If you have decided to explore other options but are unsure where to start, reading job profiles (as per above) can help. You can also conduct informational interviews with people who work in different roles to find out more details about jobs. Your careers service can help you with this.

Making a plan

Once you are clearer on options, the next step is to create an action plan and see how realistic it is to achieve your aspirations:

  1. Listing the actions needed to get into your career, including developing skills and professional contacts. How realistically achievable do you feel this every step of plan is? Why (or why not)?
  2. What skills are required in my chosen career(s) now and in the future? Job profiles can help here. Are these skills you can develop and would like to use?
  3. What other concerns or worries do you have about trying to achieve your ‘dream’ career?
  4. What resources do you have to help you achieve your aspirations, including addressing the above concerns/worries? This includes university careers and disability services, friends/family to offer moral support and a listening ear, specific reasonable adjustments, Access to Work and so on.
  5. Is there anything you can do now to find out more about my choices, such as work shadowing or informational interviewing?
  6. What are your thoughts now on career options? Why?

 Final thoughts

Don’t put pressure on yourself to find one ‘true’ job that will make you happy for the rest of your working life. It’s obviously great if you achieve a career aspiration that you’ve always wanted, but it’s fine if you don’t – it doesn’t change your ‘worth’ as a person. By focusing on who you want to help with which problems using which skills you’ll have a good understanding of where you’ll do well in the workplace, have more job satisfaction and be more aware of suitable opportunities as they arise.
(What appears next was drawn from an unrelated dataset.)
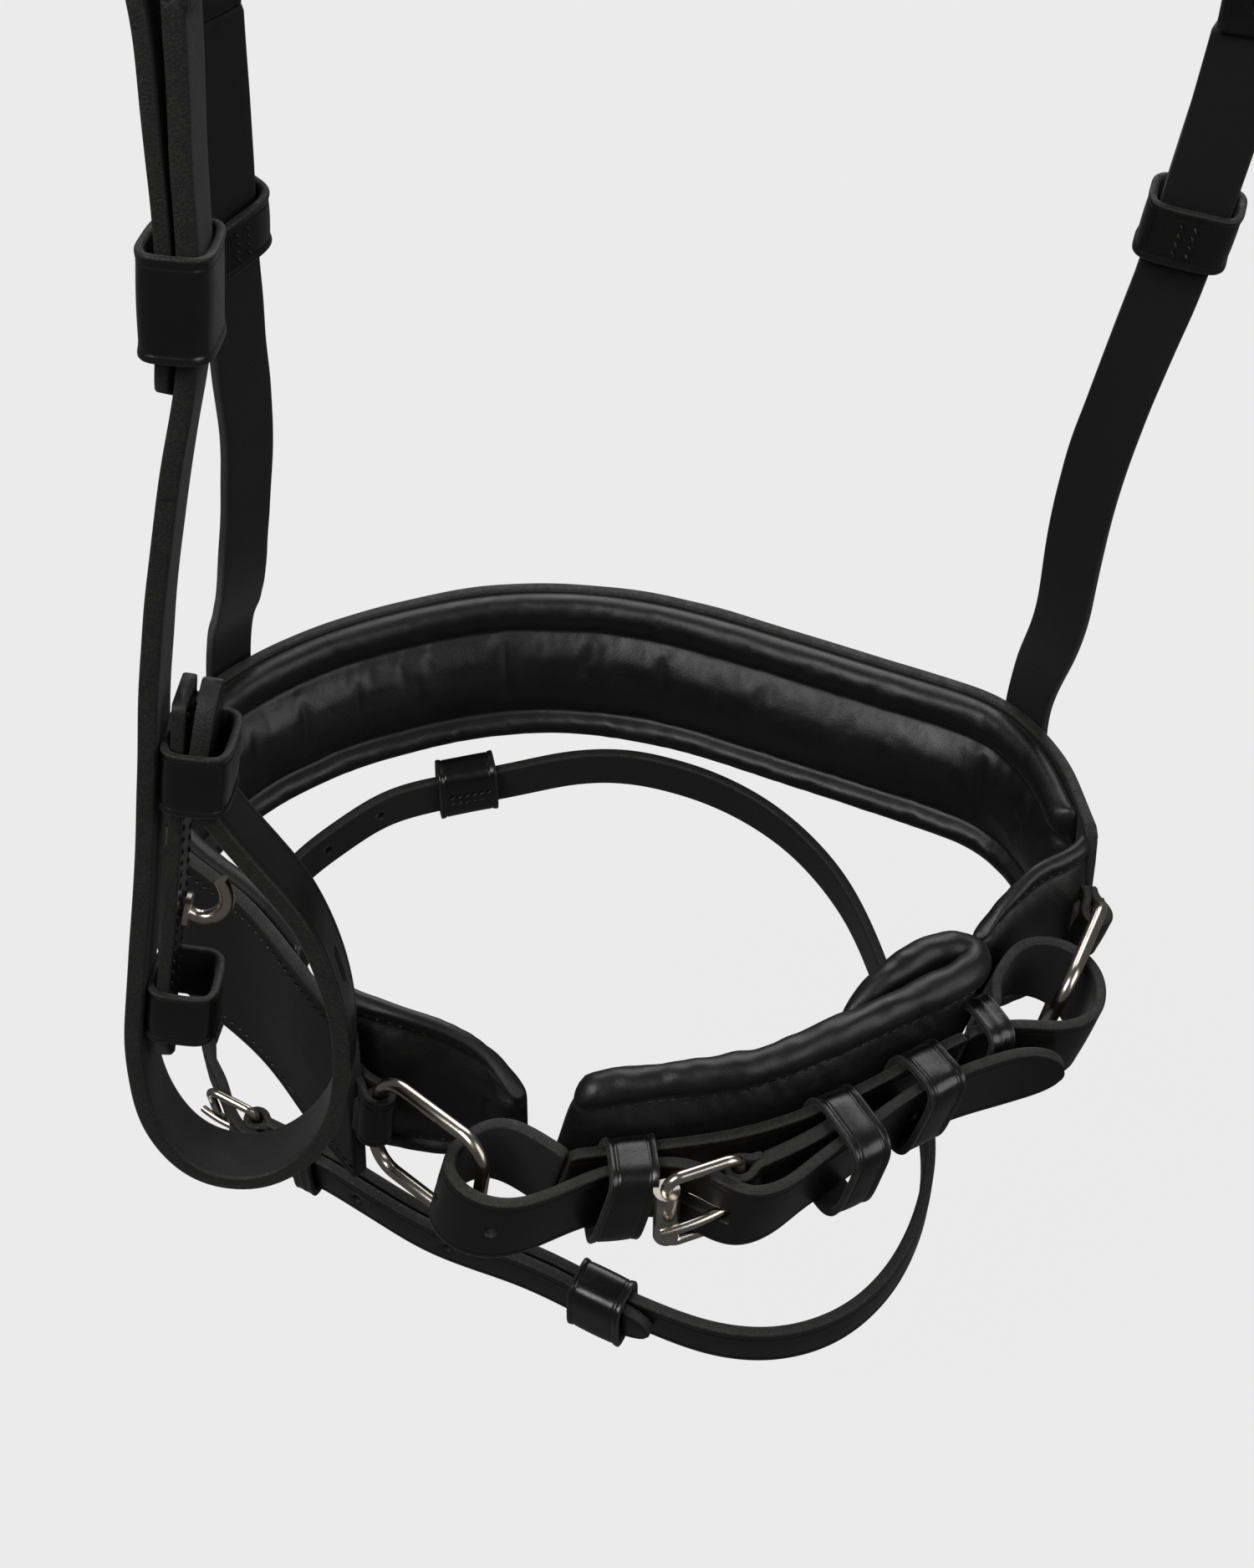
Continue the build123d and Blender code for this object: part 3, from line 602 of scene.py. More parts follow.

Regardless of what you decide to do, investing in yourself early in your career through developing skills, confidence, professional contacts and will put you in a better position for the future, even if you completely change industries. Remember that it’s normal to change jobs throughout your career. Even if you start a job that you don’t like and decide to leave the experience is never wasted as you’ll learn more about yourself and have gained skills that can be transferred to other jobs. Generally, prospective employers won’t think negatively of you for changing jobs early on.

Finally, your university careers and disability services should be able to assist you with every stage of choosing, applying for and starting suitable employment.